===== RECORDS TO USE =====

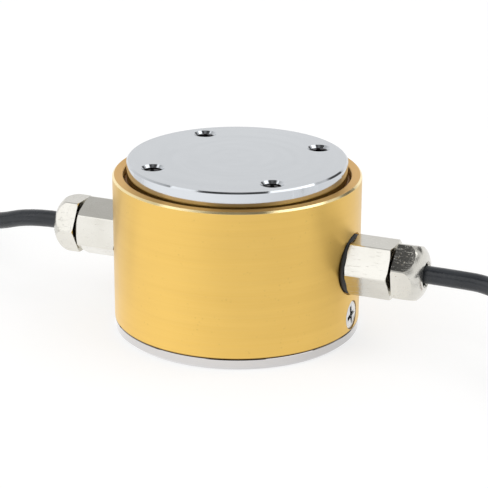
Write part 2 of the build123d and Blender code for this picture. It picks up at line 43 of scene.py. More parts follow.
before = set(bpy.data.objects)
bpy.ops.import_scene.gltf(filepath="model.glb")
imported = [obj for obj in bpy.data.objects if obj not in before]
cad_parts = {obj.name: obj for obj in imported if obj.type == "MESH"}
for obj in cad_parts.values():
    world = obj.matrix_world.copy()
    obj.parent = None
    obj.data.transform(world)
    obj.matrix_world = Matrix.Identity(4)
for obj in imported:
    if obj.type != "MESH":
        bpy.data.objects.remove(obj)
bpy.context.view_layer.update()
SIDES = {"right": 1, "left": -1}
CORE_COLOURS = {
    "red": (0.5, 0.02, 0.02),
    "black": (0.015, 0.015, 0.015),
    "green": (0.02, 0.22, 0.05),
    "white": (0.7, 0.7, 0.68),
}
MM = 0.001  # a millimetre in metres
PER_METRE = 1000.0  # millimetres in a metre


def corners_of(node):
    """Lowest and highest corner of a CAD node's box, in metres."""
    return [Vector(corner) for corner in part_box(node)]


# Places that the CAD nodes give
WASHER_LOW, WASHER_HIGH = corners_of("gland_washer_right")
SLEEVE_LOW, SLEEVE_HIGH = corners_of("housing_sleeve")
SCREW_LOW, SCREW_HIGH = corners_of("sleeve_screw_right")
SEAL_CORNERS = {name: corners_of(name) for name in ("base_seal_ring", "dust_seal_ring")}
BOARD_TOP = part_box("wiring_board_right")[1][2]
PLATE_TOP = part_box("elastic_body")[1][2]
BOARD_SCREW_LOW, BOARD_SCREW_HIGH = corners_of("board_screws")
RESISTOR_LOW, RESISTOR_HIGH = corners_of("trim_resistors")
GLAND_HEIGHT = (WASHER_LOW.z + WASHER_HIGH.z) / 2
SCREW_HEIGHT = (SCREW_LOW.z + SCREW_HIGH.z) / 2
SEAT = WASHER_LOW.x

# Sizes that several pieces or finishes share
HOLE_CIRCLE = 25.0 * MM  # radius on which the tapped holes lie
HOLE_WALL = 2.56 * MM  # just outside the bore of a tapped hole
GAP = 0.05 * MM  # air between pieces that fit in each other
OVERRUN = 1 * MM  # how far a cutter reaches beyond what it cuts
CLAW_SEAT = 0.6 * MM  # from the socket's floor to the claw and its rubber
COILS_FROM = 89 * MM  # where the coils begin, on both sides
COIL_STEP = math.radians(22.5)  # turn from one point of a coil to the next
BARE_SHARE = 0.6  # thickness of a core's bare tip, as a share of the core's

# Softboxes: direction as right, ahead and up in the view, width and height in metres, and watts
SOFTBOXES = {
    "left_softbox": ((-0.61, -0.38, 0.69), 1.02, 0.81, 3.15),
    "right_softbox": ((0.56, -0.12, 0.82), 0.85, 0.5, 2.1),
}

# The cables' points, as the part has them, with one more on the stretch that the right one holds straight
RIGHT_ROUTE = [
    (27, 0, 23),
    (51, 0, 23.05),
    (66, 0, 23),
    (74, 0, 22.75),
    (85.6, -4.4, 20.0),
    (94.8, -12.7, 19.3),
]
LEFT_ROUTE = [
    (-27, 0, 23),
    (-47, 0, 23.05),
    (-67, 0, 22.95),
    (-79.5, 0.8, 18.8),
    (-91.5, 5.0, 18.5),
    (-100.3, 12.4, 18.4),
]


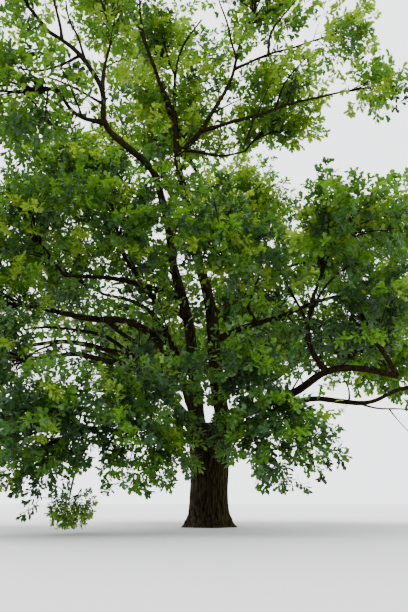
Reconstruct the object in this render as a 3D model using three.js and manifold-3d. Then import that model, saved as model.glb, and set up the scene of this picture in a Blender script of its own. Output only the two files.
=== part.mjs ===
// An open-grown oak: one trunk that forks low, spreading boughs and separate masses of foliage.
// Units are millimetres, +Z is up, +X is to the right and -Y is the front. The origin is the middle of the
// flat cut at ground level.

import * as THREE from "three";
import { mergeVertices } from "three/addons/utils/BufferGeometryUtils.js";
import Module from "manifold-3d";

const wasm = await Module();
wasm.setup();

// Driving dimensions. The tree is measured in metres, and M turns them into millimetres.
const M = 1000;
const GAP = 0.4;              // what a piece stands clear of the piece that carries it
const FORK = 2.5;             // height of the fork above the ground
const TRUNK_LEAN = 0.06;      // how far the trunk's top stands to the right of its foot
const TRUNK_SIDES = 20;
const TRUNK_THICK = [1.1, 1.1]; // what twigs and leaves take the trunk's width for, from end to end
const LIMB_SIDES = 6;
const LIMB_STEP = 1.0;        // length of a limb between two rings of its solid
const WALK = 0.1;             // step that a limb's line is worked out in
const EASE = 0.3;             // half the stretch over which a bend is eased
const CROOK = 4;              // degrees that a limb wanders either side of its heading
const CROOK_TURN = 3.1;       // how fast it wanders sideways, in radians for each metre
const CROOK_RISE = 2.3;       // how fast it wanders up and down
const CROOK_PHASE = 1.3;      // what each limb's wandering is shifted by from the one before
const TAPER_POWER = 0.8;      // a limb thins a little faster near its foot
const SPACE_GAP = 0.03;       // half the gap that is kept between two neighbouring masses
const SPACE_SQUASH = 1.4;     // how much more a height counts than a width where two masses share out space
const LIMB_CLEAR = 0.07;      // what twigs and leaves keep clear of a limb's side
const LOWEST = 0.08;          // nothing but the trunk reaches lower than this
const TWIG_SIDES = 3;
const TWIG_TAPER = 0.75;      // a twig's far end beside its near end

// The trunk's half width at heights up its side, both in metres: the root flare, the waist and the fork.
const TRUNK_PROFILE = [
  [0.0, 0.73], [0.12, 0.66], [0.3, 0.585], [0.6, 0.54], [1.0, 0.52], [1.5, 0.525],
  [1.9, 0.565], [2.2, 0.6], [2.42, 0.56], [2.55, 0.4],
];
const ROOT_LOBES = 5;
const ROOT_LOBE_DEPTH = 0.09; // share of the half width by which the root lobes stand out at the ground
const ROOT_LOBE_RISE = 0.7;   // height over which the lobes fade into the round trunk
const ROOT_LOBE_TURN = 0.6;   // radians that the lobes are turned by from the right

// Each bough grows from a point so many metres up its parent, in stretches of a length, a heading and a rise.
// Headings go round from 0 at the right: 90 is away, 180 left and 270 the front. thick is its two widths.
const BOUGHS = {
  leader_left: {
    on: "trunk", at: 1.9, thick: [0.44, 0.11],
    way: [[0.7, 180, 59], [2.5, 195, 86], [2.0, 205, 75], [1.2, 223, 76], [2.0, 241, 66],
      [1.1, 220, 17], [0.9, 226, 23], [0.9, 281, 71], [1.2, 215, 46], [0.9, 212, 18]],
  },
  leader_right: {
    on: "trunk", at: 1.9, thick: [0.52, 0.1],
    way: [[0.8, 0, 59], [2.2, 155, 81], [1.4, 110, 86], [1.4, 153, 71], [1.9, 166, 78], [1.9, 198, 80],
      [1.8, 213, 84], [2.3, 200, 67], [1.0, 228, 57]],
  },
  upper_left_mid: {
    on: "leader_left", at: 10.4, thick: [0.15, 0.08], way: [[0.8, 194, 4], [0.8, 237, 29]],
  },
  upper_left_top: {
    on: "leader_left", at: 11.3, thick: [0.13, 0.07], way: [[1.1, 68, 84], [1.0, 71, 77]],
  },
  top_mid: {
    on: "leader_right", at: 10.7, thick: [0.15, 0.08], way: [[1.6, 110, 82], [1.2, 100, 80]],
  },
  upper_right: {
    on: "leader_right", at: 10.0, thick: [0.2, 0.08],
    way: [[0.6, 338, 21], [0.6, 331, 44], [1.0, 321, 48], [1.0, 337, 60], [1.2, 312, 70]],
  },
  right_tip: {
    on: "upper_right", at: 3.4, thick: [0.11, 0.06], way: [[1.1, 338, 15], [0.9, 339, -2]],
  },
  right_mid: {
    on: "upper_right", at: 1.1, thick: [0.16, 0.07],
    way: [[1.7, 346, 5], [1.3, 342, 13], [0.8, 339, -3]],
  },
  right_hang: {
    on: "leader_right", at: 10.1, thick: [0.13, 0.07], way: [[1.6, 22, 6], [0.9, 8, 16]],
  },
  left_high: {
    on: "leader_left", at: 4.6, thick: [0.2, 0.09], way: [[1.1, 212, 4], [1.1, 206, 3], [1.3, 202, -3]],
  },
  left_up: {
    on: "leader_left", at: 4.0, thick: [0.24, 0.09],
    way: [[1.1, 215, 4], [0.7, 238, 43], [1.0, 214, 48]],
  },
  left_rising: {
    on: "trunk", at: 2.1, thick: [0.3, 0.1],
    way: [[1.4, 176, 66], [1.9, 128, 66], [1.3, 139, 55], [1.3, 153, 34], [1.1, 154, 20]],
  },
  left_middle: {
    on: "trunk", at: 2.0, thick: [0.34, 0.13],
    way: [[1.7, 206, 66], [1.7, 209, 56], [1.0, 206, 20], [1.0, 197, 0], [1.3, 189, 8]],
  },
  left_long: {
    on: "trunk", at: 1.9, thick: [0.3, 0.12],
    way: [[1.4, 166, 58], [2.4, 160, 46], [1.2, 164, 18], [1.5, 168, 10], [0.9, 168, -4]],
  },
  left_low: {
    on: "trunk", at: 1.8, thick: [0.28, 0.1],
    way: [[1.5, 216, 48], [1.9, 216, 38], [0.8, 210, -5], [0.7, 215, 9], [0.8, 222, -15]],
  },
  right_level: {
    on: "leader_right", at: 3.3, thick: [0.22, 0.09],
    way: [[0.8, 338, 19], [0.6, 331, 11], [0.8, 329, 8], [0.8, 329, 14], [0.8, 336, 7]],
  },
  right_low: {
    on: "trunk", at: 1.9, thick: [0.34, 0.13],
    way: [[1.2, 322, 50], [2.6, 306, 8], [0.4, 304, 30], [0.5, 320, 18], [0.8, 345, -4],
      [0.7, 350, -12]],
  },
  right_riser: {
    on: "right_low", at: 4.6, thick: [0.15, 0.08],
    way: [[0.7, 180, 52], [0.8, 285, 82], [0.5, 322, 70]],
  },
  right_bare: {
    on: "trunk", at: 1.7, thick: [0.26, 0.07],
    way: [[1.2, 342, 50], [2.3, 330, 15], [1.0, 330, -11], [0.5, 326, -14], [0.7, 351, 29],
      [0.5, 338, 6], [0.7, 351, -18]],
  },
  front_high: {
    on: "right_level", at: 1.4, thick: [0.13, 0.07], way: [[0.7, 238, 38], [1.0, 235, 29]],
  },
  front_low_left: {
    on: "trunk", at: 1.6, thick: [0.24, 0.09], way: [[1.4, 236, 34], [1.4, 232, 2], [1.2, 241, -13]],
  },
  back_right_low: {
    on: "trunk", at: 1.9, thick: [0.3, 0.11], way: [[1.9, 28, 52], [2.5, 24, 38], [1.3, 29, 20]],
  },
  back_low: {
    on: "trunk", at: 2.0, thick: [0.3, 0.11], way: [[1.9, 63, 57], [2.4, 68, 40], [1.2, 74, 24]],
  },
  back_left_low: {
    on: "trunk", at: 1.8, thick: [0.3, 0.11], way: [[1.9, 116, 59], [2.4, 112, 40], [1.4, 118, 24]],
  },
  back_right_mid: {
    on: "leader_right", at: 4.2, thick: [0.19, 0.1], way: [[1.6, 35, 32], [2.8, 38, 35], [0.8, 35, 22]],
  },
  back_mid: {
    on: "leader_right", at: 6.6, thick: [0.18, 0.1], way: [[1.3, 68, 26], [2.6, 76, 38]],
  },
  back_left_mid: {
    on: "leader_left", at: 5.8, thick: [0.18, 0.1], way: [[1.3, 121, 16], [2.8, 137, 46]],
  },
};

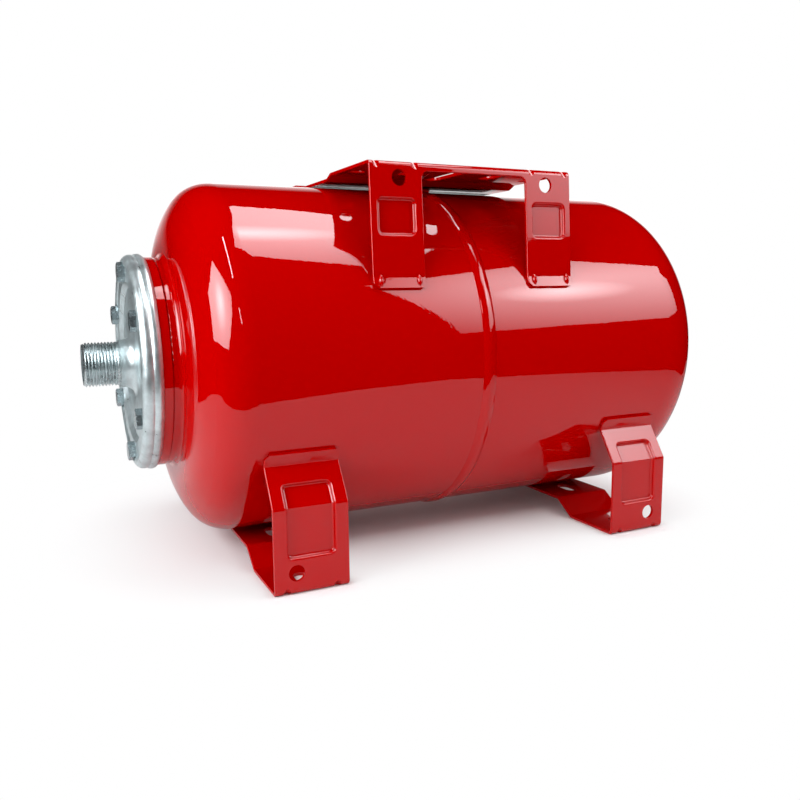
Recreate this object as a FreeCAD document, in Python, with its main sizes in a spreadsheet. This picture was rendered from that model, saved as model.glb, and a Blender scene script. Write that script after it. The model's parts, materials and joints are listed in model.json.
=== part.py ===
import FreeCAD, Part
import math
import os
import Sketcher

# Horizontal bladder accumulator of the 24 litre class: two drawn steel half shells joined by a
# girth weld, a rubber bladder clamped in the mouth by a pressed counter flange, two folded feet,
# a folded plate on top that carries a pump, and an air valve in the rear head.
# Frame: millimetres, +Z up, tank axis along X with the mouth towards -X. The origin lies on the
# floor, midway between the four slots that take the floor bolts.

Vector = FreeCAD.Vector
SHARP = 0.3
NEAR = 0.01
doc = FreeCAD.newDocument("bladder_accumulator")

# Driving sizes

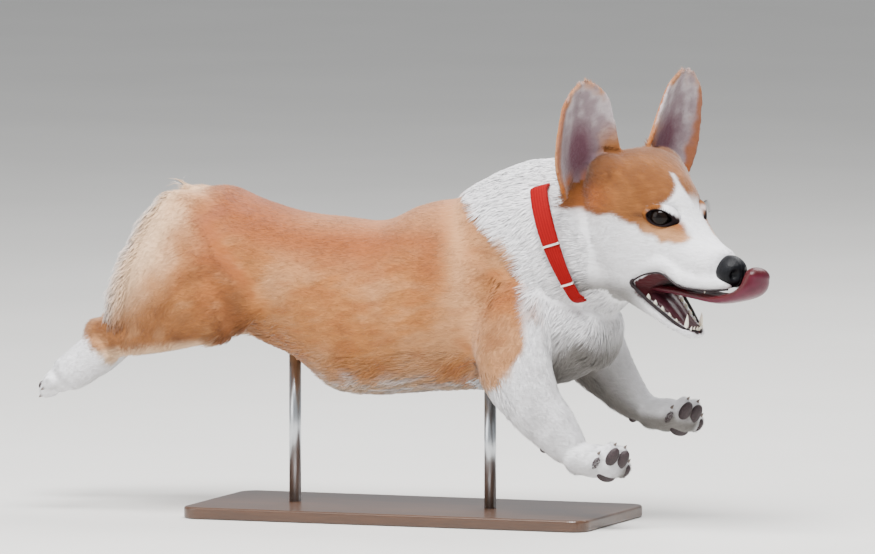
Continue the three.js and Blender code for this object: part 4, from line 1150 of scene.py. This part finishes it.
def hair_plan(p, n, number, along, angle, inside):
    """For points of the skin: length, width, lift and lie of the hair, and tufts per square centimetre."""
    count = len(p)
    length = np.full(count, 13.0)
    lift = np.full(count, 0.13)
    lie = np.tile([-1.0, 0, -0.18], (count, 1))
    x, y, z = p.T
    h = to_head(p)

    def comb(mine, long, rise=None, way=None):
        for plan, value in ((length, long), (lift, rise), (lie, way)):
            if value is not None:
                plan[mine] = np.broadcast_to(value, plan.shape)[mine]

    def between(first, last, amount):
        return np.array(first) * (1 - amount[:, None]) + np.array(last) * amount[:, None]

    low = share(-n[:, 2], 0.25, 0.85)
    down = -0.14 - 0.4 * low - 0.26 * share(x, 40, 130)
    mine = of_region(number, "trunk")
    comb(mine, 9 + 8 * low, 0.1 + 0.06 * low, np.stack([-np.ones(count), np.zeros(count), down], axis=1))
    comb(mine & (x > 125) & (z < 50), 14, 0.11, (-0.6, 0, -0.85))
    ruff = ruff_share(x, z)
    comb(of_region(number, "neck"), 9 + 6 * ruff, 0.1 + 0.02 * ruff, (-0.9, 0, -0.45))
    comb(of_region(number, "tail"), 16, 0.3, (-0.7, 0, 0.6))

    rear = share(-n[:, 0], 0.05, 0.85)
    low = share(-n[:, 2], 0.2, 0.8)
    for name in SIDES:
        mine = of_region(number, f"foreleg_{name}")
        leg_way = limbs[f"foreleg_{name}"].rings(along)[1]
        comb(mine, np.interp(along, [0, 0.35, 0.6, 1], [9, 8.5, 7, 5.5]), None,
             between((-0.9, 0, -0.4), leg_way, share(along, 0.05, 0.5)))
        fringe = mine & (np.sin(angle) < -0.6) & (z < -60)
        comb(fringe, np.interp(along, [0, 0.4, 0.7, 1], [10, 13, 9, 6]), 0.15)
        comb(of_region(number, f"thigh_{name}"), 9 + 8 * rear, 0.1 + 0.2 * rear,
             between((-1, 0, -0.16), (-0.42, 0, -0.9), share(-x, 160, 240)))
        comb(of_region(number, f"shank_{name}"), 8 + 5 * low, 0.11 + 0.05 * low, (-0.97, 0, -0.2))
        for foot, (hair, way) in FEET_HAIR.items():
            comb(of_region(number, f"{foot}_{name}"), hair, None, way)

    back = share(-h[:, 0], 10, 85)
    cheek = share(-h[:, 2], 0, 50)
    local = np.stack([-np.ones(count), 0.25 * np.sign(h[:, 1]), np.where(h[:, 2] > 0, 0.25, -0.35)], axis=1)
    head_length = 4 + 4.5 * back + 5 * back * cheek
    comb(of_region(number, "head"), head_length, 0.11 + 0.03 * back, local @ HEAD_AXES.T)
    for name, side in SIDES.items():
        mine = of_region(number, f"ear_{name}")
        _, rise, outward, _ = ear_frame(side)
        u = ear_place(h, side)[0]
        comb(mine, 3.2, 0.08, (unit(rise) - outward * (0.3 * u)[:, None]) @ HEAD_AXES.T)
        comb(mine & inside, np.interp(along, [0, 0.5, 1], [7, 5, 3]) * share(1.1 - np.abs(u), 0, 0.5) + 2)

    # the collar presses the coat flat: none under the strap, and short before it
    row, axis, _, above = neck.rings(np.array([COLLAR_PLACE]))
    arm = p - row[0, :3]
    sine = (arm @ above[0]) / np.maximum(np.linalg.norm(arm, axis=1), 1)
    before = arm @ axis[0] - strap_lean(sine)
    edge = strap_width(sine) / 2
    strapped = of_region(number, "neck", "trunk", "head") & (z > -4) & (z < 126) & (x > 120)
    pressed = 4 + 5 * share(-z, -70, 0) + 0.75 * (before - edge)
    comb(strapped & (before > edge - 1) & (before < 34), np.minimum(length, pressed))

    width = np.clip(length * 0.075, 0.6, 1.3)
    cover = np.where(length < SHORT_BELOW, SHORT_COVER, LONG_COVER)
    density = np.clip(cover / (length * width), *COVER_LIMITS)
    bare = strapped & (np.abs(before) < edge - 1)
    bare |= in_mouth(h) & of_region(number, "head")
    bare |= np.linalg.norm((h - NOSE_PLACE) / (np.array(NOSE_SIZE) / 2 + 1), axis=1) < 1
    bare |= in_socket(h, 16.4, 10.8)
    density[bare] = 0
    return length, width, lift, unit(lie), density


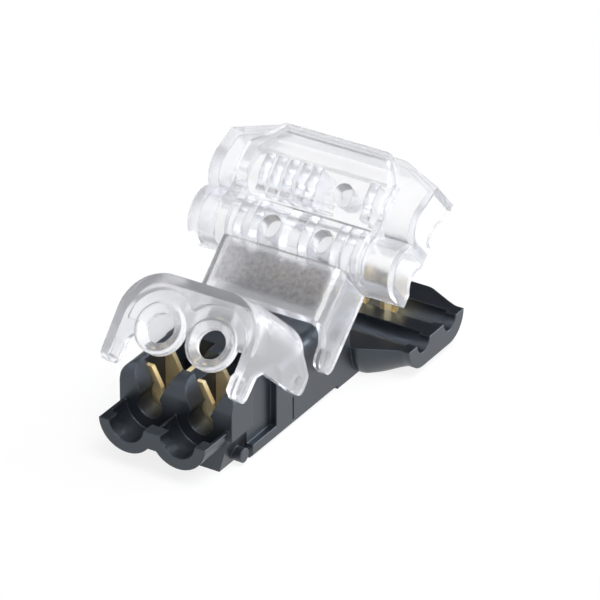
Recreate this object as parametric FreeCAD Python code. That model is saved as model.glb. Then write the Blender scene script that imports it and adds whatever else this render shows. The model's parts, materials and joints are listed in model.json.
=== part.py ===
import FreeCAD, Part
import math
import os

# T-tap wire connector, sizes in millimetres.
# The underside of the base is at z = 0. The stem runs along Y with its nose towards -Y,
# and the crossbar runs along X with its two wire channels on either side of y = 0.

# Fits
pivot_fit = 0.05
seat_gap = 0.1
side_gap = 0.15
ring_room = 0.1

# Wires and their channels
run_pitch = 4.4
run_wire_z = 3.1
run_channel_r = 1.4
run_notch_r = 1.0
branch_x = 2.5
branch_wire_z = 4.3
branch_channel_r = 1.2
branch_mouth_half = 1.95
branch_throat_half = 0.85
branch_throat_lift = 0.6

# Hinges
rear_hinge_y = -11.1
hinge_pitch = 4.9
front_hinge_y = rear_hinge_y - hinge_pitch
hinge_z = 4.6
pivot_r = 0.7
pivot_depth = 0.75
rear_open_angle = 42.0
front_open_angle = 42.5

# Base: stem and pillars
stem_half_width = 5.5
stem_height = 7.3
stem_edge_r = 0.9
stem_foot_chamfer = 0.35
stem_rear_y = -6.3
root_overlap = 2.0
pillar_reach = 8.9
pillar_front_y = front_hinge_y - pillar_reach
pillar_depth = 2.05
pillar_edge_r = 1.6
channel_reach = 1.8
channel_rear_y = front_hinge_y - channel_reach

# Base: nose
ring_r = 2.3
ring_bore_r = 1.3
nose_length = 3.6
nose_front_y = pillar_front_y - nose_length
nose_wall = 1.3
nose_lobe_wall = 0.3
nose_lobe_r = ring_r + ring_room + nose_lobe_wall
nose_notch_r = 1.7
nose_rim_drop = 0.15
nose_rim_z = branch_wire_z - nose_rim_drop
nose_divider = 1.7
nose_divider_z = 2.6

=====

## EXERCISE DETAILS
Repeat word for word the lines from the line containing "obj.parent = None" to the line containing "SEAT = WASHER_LOW.x", both lines included; nothing else should appear.

## EXPECTED ANSWER
    obj.parent = None
    obj.data.transform(world)
    obj.matrix_world = Matrix.Identity(4)
for obj in imported:
    if obj.type != "MESH":
        bpy.data.objects.remove(obj)
bpy.context.view_layer.update()
SIDES = {"right": 1, "left": -1}
CORE_COLOURS = {
    "red": (0.5, 0.02, 0.02),
    "black": (0.015, 0.015, 0.015),
    "green": (0.02, 0.22, 0.05),
    "white": (0.7, 0.7, 0.68),
}
MM = 0.001  # a millimetre in metres
PER_METRE = 1000.0  # millimetres in a metre


def corners_of(node):
    """Lowest and highest corner of a CAD node's box, in metres."""
    return [Vector(corner) for corner in part_box(node)]


# Places that the CAD nodes give
WASHER_LOW, WASHER_HIGH = corners_of("gland_washer_right")
SLEEVE_LOW, SLEEVE_HIGH = corners_of("housing_sleeve")
SCREW_LOW, SCREW_HIGH = corners_of("sleeve_screw_right")
SEAL_CORNERS = {name: corners_of(name) for name in ("base_seal_ring", "dust_seal_ring")}
BOARD_TOP = part_box("wiring_board_right")[1][2]
PLATE_TOP = part_box("elastic_body")[1][2]
BOARD_SCREW_LOW, BOARD_SCREW_HIGH = corners_of("board_screws")
RESISTOR_LOW, RESISTOR_HIGH = corners_of("trim_resistors")
GLAND_HEIGHT = (WASHER_LOW.z + WASHER_HIGH.z) / 2
SCREW_HEIGHT = (SCREW_LOW.z + SCREW_HIGH.z) / 2
SEAT = WASHER_LOW.x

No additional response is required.